Regia di Andrei Tarkovsky vedi scheda film
Una delle opere più poetiche e delicate del cineasta russo, in pieno sviluppo delle tematiche già trattate nel precedente Stalker (1979).
Anche in questo capolavoro, Tarkovskij pone al centro di tutto la Fede, intesa non tanto come atto religioso quanto come intima volizione.
Il regista torna a denunciare fortemente la totale apatia e assenza di spiritualità della società moderna, ormai crogiolata nel “feticismo delle merci”.
Tarkovskij predica una riappropriazione di se stessi attraverso la ritualità e la potenza interiore dei gesti, una tendenza all’universalizzazione positiva ormai abbandonata per lo storicismo materiale e contingente.

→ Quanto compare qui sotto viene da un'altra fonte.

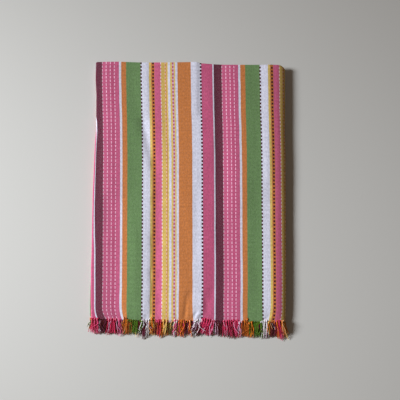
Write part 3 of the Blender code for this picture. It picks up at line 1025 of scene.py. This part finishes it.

Tarkovskij ci invita invece a tornare a credere nel miracolo, nel trascendente e in quel contatto intimo con noi stessi, ormai portati ad una ricerca dell’io meramente esterna e proiettata sull'”altro” piuttosto che verso “l’interno”.
In questa società puramente esteriore, l’estremo atto d’amore e di Fede incondizionato e disinteressato di Alexander, per il riscatto e la salvezza dell’intera umanità, viene totalmente frainteso.
Il suo mutismo è attribuito alla follia, una “malattia” che spaventa gli uomini per la sua purezza e li porta ad internare questo “pazzo”.
Ma in realtà abbiamo solo un uomo che ha smesso di parlare un linguaggio puramente esteriore, per utilizzare quello universale della spiritualità, che tanto spaventa la società moderna.
Un non linguaggio che viene totalmente travisato e un atto che anche questa volta non può che risolversi con la purificazione del fuoco.